Da pele para o sangue

 

Pouco mais de duas semanas após o anúncio da obtenção de células-tronco por meio da reprogramação de células adultas da pele humana – técnica que dispensa o uso de embriões –, mais um passo foi dado rumo ao emprego dessas células para o tratamento de doenças. Uma equipe norte-americana revela a aplicação bem-sucedida de fibroblastos reprogramados de camundongos com anemia falciforme para gerar células sangüíneas saudáveis nos animais.

A eficácia da técnica para fazer com que células adultas da pele sejam capazes de se diferenciar em vários tecidos já havia sido demonstrada em roedores em julho de 2006 por um dos grupos que conseguiram recentemente reproduzir o feito com células humanas . Os fibroblastos são reprogramados pela introdução de combinações de quatro genes específicos, que levam as células a um estado semelhante ao de células-tronco embrionárias. Mas até agora não havia relatos do uso dessas células-tronco induzidas – como são chamadas – com fins terapêuticos.

A primeira aplicação bem sucedida desse tipo foi apresentada ao público esta semana, em artigo publicado na revista Science . No estudo, os pesquisadores produziram células-tronco induzidas a partir de células da pele do rabo de camundongos modificados geneticamente para apresentar uma versão de anemia falciforme semelhante à que ocorre em humanos. Em seguida, o gene associado à doença foi substituído por uma versão saudável.

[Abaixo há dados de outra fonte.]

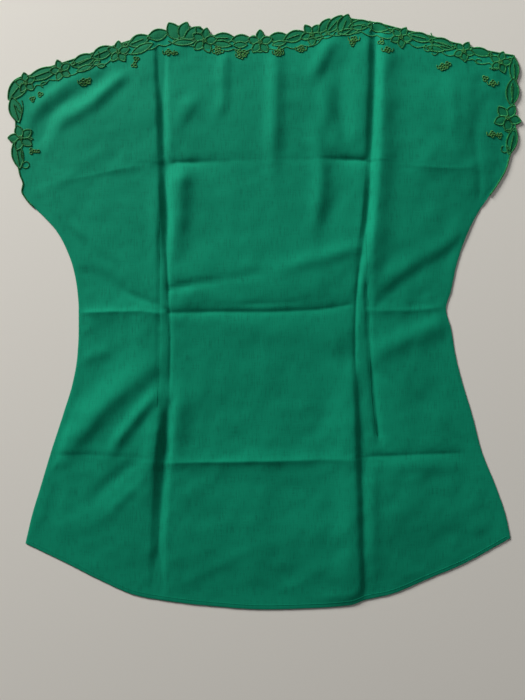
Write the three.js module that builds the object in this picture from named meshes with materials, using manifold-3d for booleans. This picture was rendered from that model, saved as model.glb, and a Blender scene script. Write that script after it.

Em outra etapa, o grupo verificou que as células induzidas reparadas geneticamente poderiam se diferenciar in vitro em células-tronco hematopoiéticas (capazes de produzir vários tipos de células sangüíneas e imunes). Essas células foram, então, transplantadas para três camundongos doadores e começaram a gerar células sangüíneas saudáveis, revertendo os sintomas da anemia falciforme.

À esquerda, células do sangue de camundongo com anemia falciforme (as setas mostram as hemácias em forma de foice características da doença, que prejudicam o transporte de gases). À direita, células sangüíneas de camundongo oito semanas após o transplante de células-tronco hematopoiéticas derivadas de fibroblastos reprogramados. (Crédito: Science )

Promessas renovadas
Segundo os cientistas, a correção da anemia falciforme descrita nos experimentos indica que o uso terapêutico de células-tronco induzidas reaviva muitas das promessas feitas anteriormente pela clonagem terapêutica. Entre elas, está a oportunidade de reparar defeitos genéticos por meio da troca de fragmentos de DNA e diferenciar repetidamente as células-tronco induzidas no tipo celular desejado para suprir terapias continuadas.

Outro benefício é que não é necessário administrar drogas para prevenir a rejeição de células incompatíveis. “As células transplantadas são geneticamente idênticas às do paciente; de fato, elas são células do paciente”, reforça o pesquisador e co-autor do artigo Tim M. Townes, da Universidade do Alabama em Birmingham (EUA), em entrevista à CH On-line .

Townes diz que, inicialmente, doenças do sangue são mais receptivas à terapia, porque as células corrigidas podem facilmente ser transplantadas para os pacientes. “Contudo, o tratamento para outras doenças, incluindo diabetes, mal de Parkinson e mal de Alzheimer, poderia ser feito, se as células corrigidas puderem ser transplantadas com sucesso para locais específicos do corpo”, acredita.

Mas ainda é preciso superar obstáculos até que as células-tronco induzidas possam ser usadas no futuro para o tratamento de seres humanos. O método de reprogramação celular adotado atualmente usa retrovírus para introduzir os genes nas células, o que pode provocar mutações. “Esse ponto será provavelmente resolvido no próximo ano”, estima Townes.

Outra questão que deve ser considerada é o risco associado ao uso de genes ligados ao câncer para reprogramar as células adultas em células-tronco. “Apesar de nenhum dos camundongos transplantados com células derivadas das células-tronco induzidas ter mostrado evidência de formação de tumor, permanece a possibilidade de que eles se desenvolvam posteriormente, devido aos genes introduzidos que codificam proteínas oncogênicas”, alertam os autores. Além disso, devem ser desenvolvidos métodos seguros para a diferenciação de células-tronco induzidas humanas.